The End Of An Era
So now we come to another season of political nominating conventions; more infomercials than conventions anymore, the nominating long ago decided. We'll listen to the speeches from both party nominees and worry about the threat of a terrorist attack, but beyond that not much will happen.
My first one was the 1968 Democratic convention in Chicago. It was a terrible year: the Vietnam War and the assassinations of Martin Luther King and Bobby Kennedy, and there were violent demonstrations in the big cities. We thought it couldn't get worse. But then rioting broke out at the convention and the country seemed to be coming apart. Somehow it didn't, and in -- exactly nine months after that convention, my first daughter was born.

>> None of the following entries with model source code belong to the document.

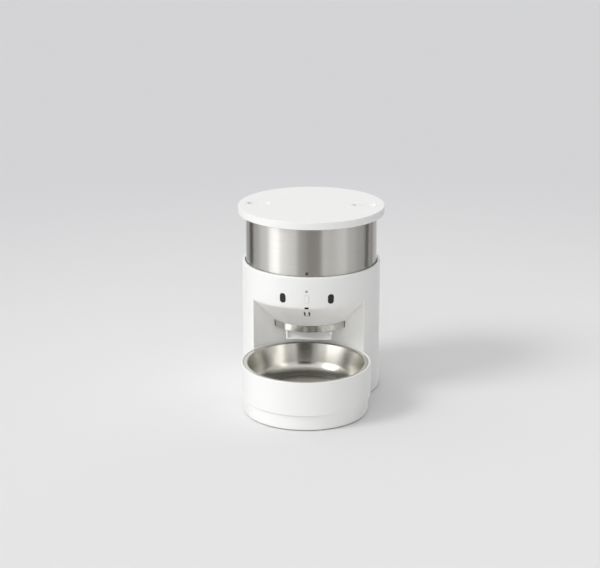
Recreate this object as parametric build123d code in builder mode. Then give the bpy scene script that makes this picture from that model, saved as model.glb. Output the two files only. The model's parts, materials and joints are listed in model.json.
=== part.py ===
"""Automatic pet feeder: a round housing with a lift-out steel hopper, and a bowl stand that docks in front.

Millimetres, +Z up, the front faces -Y. The origin is on the floor, in the middle of the footprint's box.
Each sub-part is its own solid, or group of equal solids, and is written to its own STEP file.
"""

import os
from math import cos, pi, radians, sin, sqrt

from build123d import *

# ---------------------------------------------------------------- driving dimensions
body_radius = 99.5          # housing, outside
shell_wall = 2.5
shell_bottom = 1.6          # lowest moulded edge above the floor
band_bottom = 145.0         # lower edge of the closed band above the bowl
band_height = 44.5
lid_overhang = 5.5          # beyond the housing, all round
lid_height = 10.6
hopper_wall = 0.8
hopper_show = 69.8          # steel that shows between the housing's rim and the lid
stand_radius = 90.9         # ring of the bowl stand, outside
stand_top = 71.3
foot_inset = 3.6            # foot of the bowl stand, inside the ring
foot_top = 22.8
drive_room = 15.0           # from the recess's back wall to the drive's axis
ring_radius = 59.6          # metal ring round the portion chamber, outside
ring_bottom = 95.5
ring_height = 10.0

# ---------------------------------------------------------------- walls and clearances
panel_wall = 2.2
plate_wall = 2.5
slide_gap = 0.3             # between faces that move past each other
seat_gap = 0.1              # round a piece that is fixed in its seat
shaft_gap = 0.05            # radial clearance of a shaft in its bearing
rim_wall = 1.35             # the mouth is thicker than the wall by this much
rim_gap = 1.15              # between the hopper and the housing's mouth
recess_gap = 1.4            # between the bowl stand and the recess it docks in
ring_gap = 0.6              # between the metal ring and the panel round it

# ---------------------------------------------------------------- places worked out from them
shell_top = band_bottom + band_height
shell_inside = body_radius - shell_wall
mouth_radius = shell_inside - rim_wall
hopper_radius = mouth_radius - rim_gap
lid_radius = body_radius + lid_overhang
recess_radius = stand_radius + recess_gap
panel_outside = recess_radius + panel_wall
bowl_offset = panel_outside + drive_room
foot_radius = stand_radius - foot_inset
body_y = (bowl_offset + stand_radius - lid_radius) / 2
bowl_y = body_y - bowl_offset
body_axis = Axis((0, body_y, 0), (0, 0, 1))
bowl_axis = Axis((0, bowl_y, 0), (0, 0, 1))
body_section = Plane.XZ.offset(-body_y)
bowl_section = Plane.XZ.offset(-bowl_y)
ring_top = ring_bottom + ring_height
lid_bottom = shell_top + hopper_show
lid_top = lid_bottom + lid_height


def body_plane(height):
    """Horizontal plane centred on the housing's axis."""
    return Plane((0, body_y, height))


def bowl_plane(height):
    """Horizontal plane centred on the bowl's axis."""
    return Plane((0, bowl_y, height))


def radial_plane(angle, radius, height):
    """Upright plane that faces outwards at an angle from the front, round the housing's axis."""
    turn = radians(angle)
    return Plane(
        origin=(radius * sin(turn), body_y - radius * cos(turn), height),
        x_dir=(cos(turn), sin(turn), 0),
        z_dir=(sin(turn), -cos(turn), 0),
    )


def round_the_body(angles, radius):
    """Locations at angles from the front, round the housing's axis, in a plane centred on it."""
    return [Location((radius * sin(radians(a)), -radius * cos(radians(a)))) for a in angles]


def revolved(points, section, axis):
    """Closed outline of (radius, height) points, turned about an axis."""
    with BuildPart() as turned:
        with BuildSketch(section):
            with BuildLine():
                Polyline(*points, close=True)
            make_face()
        revolve(axis=axis)
    return turned.part


def screws(places, head_z, length, points_up, head_radius=2.8, shank_radius=1.5):
    """Group of pan-head screws; places are (x, y) centres and head_z is the seat of the heads."""
    head_height = 2.0
    recess_radius_of_driver = 1.1
    way = 1 if points_up else -1
    with BuildPart() as group:
        for x, y in places:
            seat = Plane((x, y, head_z), z_dir=(0, 0, -way))
            with BuildSketch(seat):
                Circle(head_radius)
            extrude(amount=head_height)
            with BuildSketch(seat):
                Circle(shank_radius)
            extrude(amount=-length)
            with BuildSketch(seat.offset(head_height)):
                RegularPolygon(recess_radius_of_driver, 6)
            extrude(amount=-head_height * 0.6, mode=Mode.SUBTRACT)
    return group


# ================================================================ housing
rim_round = 2.0
lip_depth = 6.0             # thicker mouth at the top of the shell
window_angle = 19.9         # each sensor window, from the front
window_width = 8.8
window_height = 13.9
window_corner = 3.9
window_z = band_bottom + 12.6
led_radius = 1.5
led_z = band_bottom + 24.2
button_width = 6.2
button_height = 12.8
button_z = band_bottom + 12.9
slit_width = 6.0
slit_height = 2.8
slit_z = band_bottom - 0.2
post_radius = 5.0
post_angles = (64, 118, 242, 296)
post_ring = shell_inside - 4.4
deck_wall = 3.0
deck_bottom = ring_bottom - deck_wall
screw_hole = 1.6
door_width = 108.0
door_height = 64.0
door_z = 44.0
door_corner = 6.0
socket_angle = 130
socket_z = 18.0
socket_nose = 5.0
board_depth = 8.4           # from the inside of the shell back to the front board's rear face
board_y = body_y - shell_inside + board_depth
board_wall = 1.6
board_post_reach = board_depth - board_wall - slide_gap
board_screw_radius = 0.8
board_post_x = 16.0
board_post_z = band_bottom + 6.0
board_post_radius = 2.6
base_top = shell_bottom + plate_wall


def outline_of_window(grow=0.0):
    """Sensor window's outline in the sketch that is open."""
    RectangleRounded(window_width + 2 * grow, window_height + 2 * grow, window_corner + grow)


def outline_of_button(grow=0.0):
    """Feed button's outline in the sketch that is open."""
    SlotOverall(button_height + 2 * grow, button_width + 2 * grow, rotation=90)


def outline_of_slit(grow=0.0):
    """Infrared slit's outline in the sketch that is open."""
    RectangleRounded(slit_width + 2 * grow, slit_height + 2 * grow, 0.9)


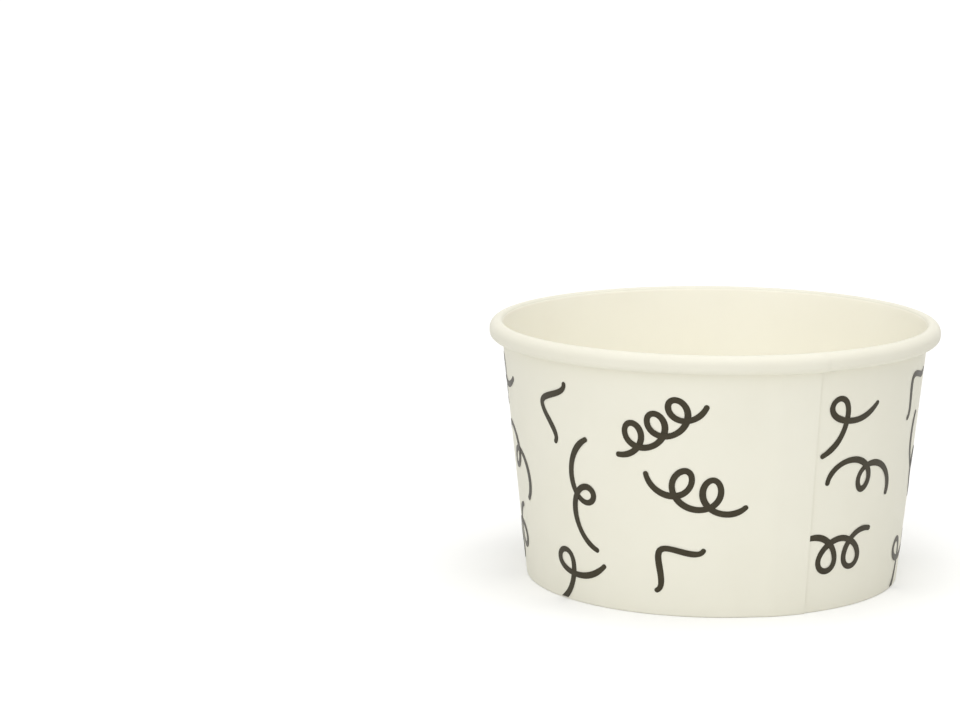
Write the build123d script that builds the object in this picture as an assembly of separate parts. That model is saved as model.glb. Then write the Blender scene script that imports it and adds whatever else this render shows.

She later told her mom, `I guess it wasn't all fighting in the streets out there.'
The turmoil brought reforms which evolved into the system we have today, where candidates are selected in statewide primaries instead of at the community level. The intention was to give more people a voice in the process. The result has been the opposite. As campaigns discovered they could reach more voters on television than at the grassroots, campaigns moved from the community to the TV screen. Collecting money to make commercials became the driving force, leaving the average voter with less influence, not more. Power shifted to those who gave the most money. A new class of professionals who catered to the money people -- the commercial makers, the pollsters and consultants -- grew rich in what had once been an amateur enterprise.
Yes, it was more than fighting in the streets in Chicago. It was the end of an era, an era of politics that was imperfect, to be sure. But we replaced it with a system that depends mostly on money rather than people. And that is far worse.